Postpartum depression is a clinical condition that occurs after childbirth and can affect both men and women. Statistics say, between .05% to 61% of women will experience depression or postpartum anxiety after delivery. For men, particularly new fathers, it’s between 1% and 25%. Postpartum depression is said to be the leading causes of the murder of infants, which reportedly occurs about 8 times out of 100,000 births.
While the condition is quite normal, many women lose their sense of self, as it sparks physical and emotional changes, which can affect one’s mental state and their relationships with others. Symptoms include anxiety, reduced desire for sex, sleep deprivation and more. Many recover with medical treatment, however, most get through the changes with the support of their significant other, their family and/or a support group.
In a recent blog post for PEOPLE magazine, Love and Hip Hop Atlanta’s Rasheeda Frost discussed her experience with postpartum, in an effort to speak out and spread awareness for those who are unable to speak out for themselves. She explored the changes in her relationship with husband, Kirk Frost, and explained her thought process through the experience, which began with a case of pneumonia.
“I’ve always been a very strong, hardworking and passionate woman. When I gave birth to my perfect angel, Karter, he looked so precious and I loved him immediately,” she wrote. “However, things took a turn for the worst when I began to shake uncontrollably after giving, and it turned out that I was suffering from pneumonia.”
Rasheeda was unable to breastfeed due to the medication the doctor prescribed for her pneumonia. This caused the reality star to have trouble building the special bond with Karter that she had with her now-16-year-old son, Ky. Rasheeda’s sickness and subsequent hospital stay altered her perception of herself. She no longer felt like the happy, strong woman she once was.
“My mind was cloudy. I was tired. I felt down and lost, and would cry all the time. It came to the point that I would retreat away from my family and avoid my friends,” Rasheeda wrote. “I didn’t look or feel my best. I was over 200 pounds, and there were days I would tell Kirk, ‘Listen you need to take care of Karter,’ and I would just lie around. I was in such a weird space, and he didn’t understand what was going on with me.”
As Rasheeda’s perception of herself skewed, she began to grow distant from her husband, without being able to explain her mindset. She knew something was wrong, but she didn’t want to believe it. As a result, he was left “confused and feeling alone.”
“In 20 years, he had never witnessed me in distress, and I have never been in such turmoil,” she wrote. “I knew that I needed to heal because I thought I was an unfit mother and I didn’t realize that sleep deprivation, hormonal changes and stress after giving birth had a drastic impact on my brain chemistry.”

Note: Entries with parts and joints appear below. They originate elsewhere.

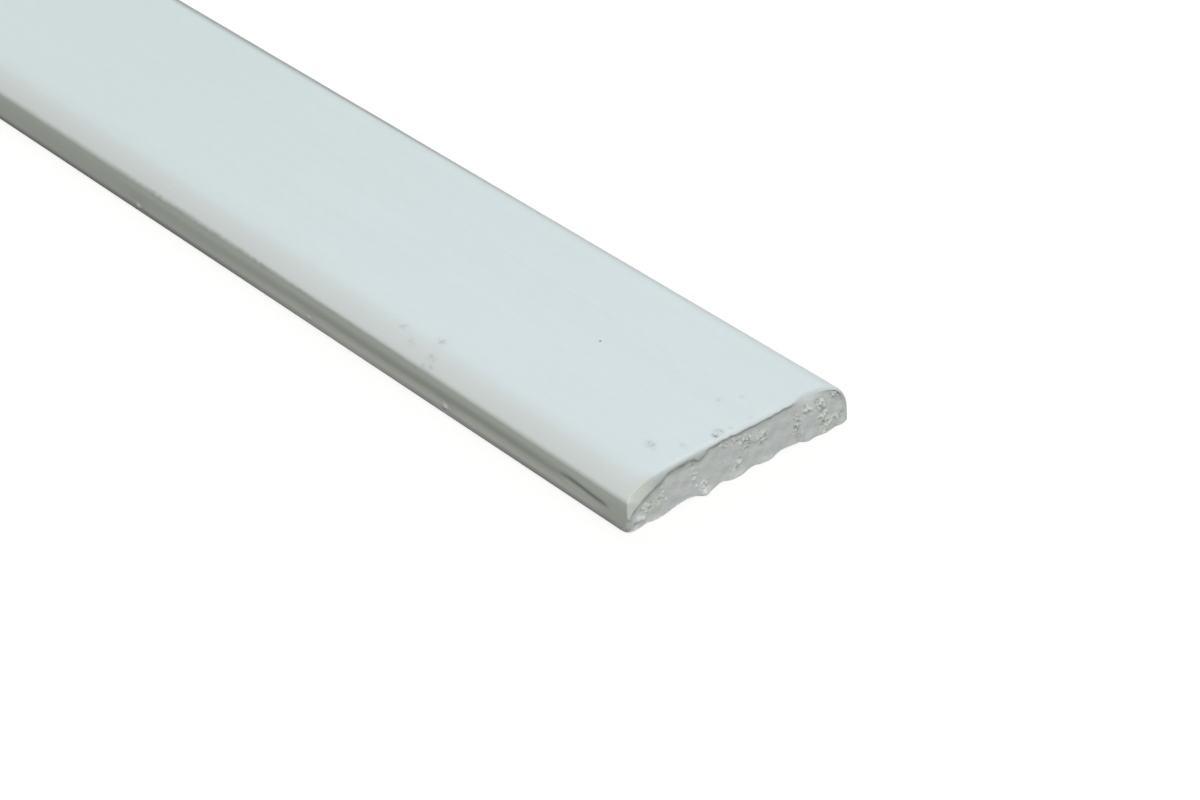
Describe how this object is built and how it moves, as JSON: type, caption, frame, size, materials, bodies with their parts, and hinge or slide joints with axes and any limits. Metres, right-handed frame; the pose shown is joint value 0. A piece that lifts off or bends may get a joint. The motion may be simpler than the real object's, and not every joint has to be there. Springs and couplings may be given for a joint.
{
  "type": "primed softwood architrave",
  "caption": "Straight length of white-primed softwood trim, flat on the back, with a swept face, a thin front edge and a rounded back edge.",
  "frame": {"origin": "middle of the flat back face, which lies on the surface the board rests on", "axes": "+X along the board towards the primed saw cut, +Y across it towards the rounded back edge, +Z out of the face"},
  "size_m": [2.1, 0.069, 0.012],
  "materials": {
    "white_primer": "satin"
  },
  "bodies": {
    "root": {"architrave": "white_primer"}
  },
  "joints": []
}
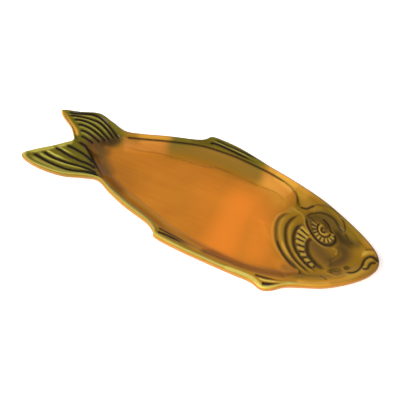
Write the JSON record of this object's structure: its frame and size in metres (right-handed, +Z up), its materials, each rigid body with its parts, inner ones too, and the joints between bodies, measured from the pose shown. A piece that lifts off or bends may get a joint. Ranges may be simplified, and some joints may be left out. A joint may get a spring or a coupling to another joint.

However, as time went passed, she knew she had to do something. After feeling worthless, dealing with sleep deprivation, constant headaches and anxiety, Rasheeda worked up the courage to speak with a doctor. Upon arrival, she was finally able to put a name to her symptoms, and that is when she began to feel relieved.
“For me, the discovery was RELIEF to finally be able to put a name to what was happening with me – something that had been affecting every area of my life. It was time to figure out my next course of action.”
Rasheeda looked into several different kinds of treatment for her postpartum, and while anti-depressants may work for some, she decided to try natural remedies. In addition to the treatments, she learned more about the condition and how it has affected her, to find a balance and stabilize her moods.
“I found myself in constant prayer and even established a habit of meditation. Developing a routine was extremely helpful for me to create balance. Being outside was essential,” she wrote, adding that diets and workouts helped on her road to recovery. Rasheeda revealed her mother and her husband helped her work through the process, allowing her to get extra rest, balance her life, and return to the woman she once was.
“I want to speak out for those who cannot speak up for themselves and give them hope so they are comforted in knowing they are not alone and can take their life back. I want to shatter the stigma associated with postpartum depression, helping to raise awareness and educate women about what is really going on with them and shedding light on the signs and symptoms of postpartum depression and treatment options. You can find success during tough times, and I am sharing my experience with postpartum depression because it’s a global problem for many women. And it does not discriminate.”